Le spectacle enchaîne ensuite des séquences tout aussi contrastées. Les plus impressionnantes sont les plus lentes, les plus proches, sans doute, de l’idée que nous nous faisons d’un rituel funéraire. Ainsi celle, particulièrement belle, où les danseurs font bouger quatre d’entre eux laissés pour mort sur le plateau sans utiliser les mains, simplement en glissant la tête ou une jambe sous une partie des corps inanimés (comme feraient des animaux ?). À un autre moment des « cadavres » parfaitement rigides sont portés à bout de bras comme lors d’un enterrement. Une autre séquence impressionnante débute lorsque deux danseurs tout de noir vêtus apportent sur le plateau un autre de ces « cadavres » avec lequel ils jouent comme avec une poupée qu’on peut asseoir, coucher à son gré. Arrivent ensuite deux danseurs masqués qui entament une danse endiablée et qui bientôt veulent disputer le « mort » aux deux personnages vêtus de noir. Autre séquence, lente celle-là, celle qui montre trois danseurs, habillés de noir également et portant couronne, juchés sur une estrade, tandis que s’agitent en-dessous des créatures à moitié dénudées : une représentation de l’enfer avec les princes des ténèbres régnant sur les pécheurs condamnés pour l’éternité ? À un autre moment encore, des danseurs en blanc qui portent une auréole : des saints ?

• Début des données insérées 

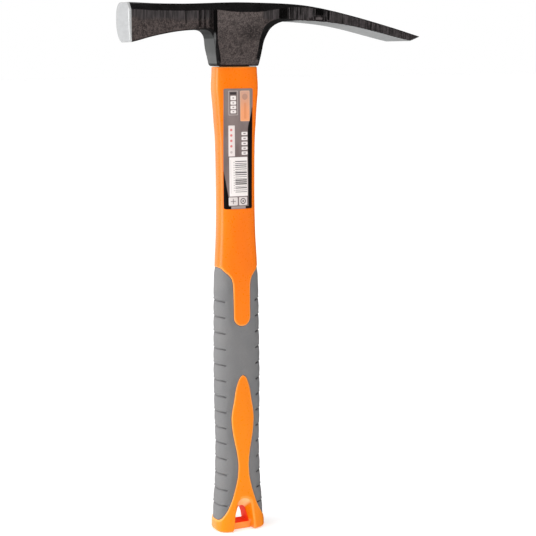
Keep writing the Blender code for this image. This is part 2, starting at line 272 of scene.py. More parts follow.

Les séquences rapides sont spectaculaires, ainsi celle où les danseurs divisés en deux groupes courent d’un bord à l’autre du plateau en se croisant sans jamais se toucher, ou celle qui montre quatre cow-boys (?) malmener des « cadavres ». Il faut encore noter le rôle des projections sur le grand écran en fond de scène, qui renforcent le propos, comme celle du danseur noir qui laisse s’échapper des cendres de ses mains, ou le visage d’une danseuse couvert par une mantille, ou encore l’image d’une ville dévastée par des bombardements qui se superpose à une danse de l’ensemble du groupe accomplissant un geste répétitif (comme dans un camp de concentration ?).

La danse n’est pas silencieuse puisqu’elle s’accompagne de la musique (avec ici la présence incontournable du toujours sublime Requiem de Mozart) mais muette, ce qui rend bien sûr toute interprétation hasardeuse. Notons quand même quelques surgissements d’une voix off, celle par exemple qui souligne que l’art nous redonne une liberté que nous avons trop tendance à « enterrer » : un autre requiem ?

Quant au « s » du pluriel dans le titre de la pièce, Requiem(s), il nous avertit qu’il existe bien des manières d’honorer nos morts et cette pièce de Preljocaj nous en donne une magnifique illustration.

Des larmes oublieux mon œil alors se noie
Pour les amis celés dans la nuit de la mort
Rouvre le deuil de l’amour morte et s’apitoie
Au réveil sépulcral des intimes remords.
Shakespeare, sonnet 30 (trad. Charles-Marie Garnier)

Requiescant in pace.

Requiem(s) par le Ballet Preljocaj. Chorégraphie d’Angelin Preljocaj pour dix-neuf danseurs. Création 2024. Au Grand Théâtre de Provence (Aix-en-Provence) les 17-18 mai et du 16 au 19 octobre 2024.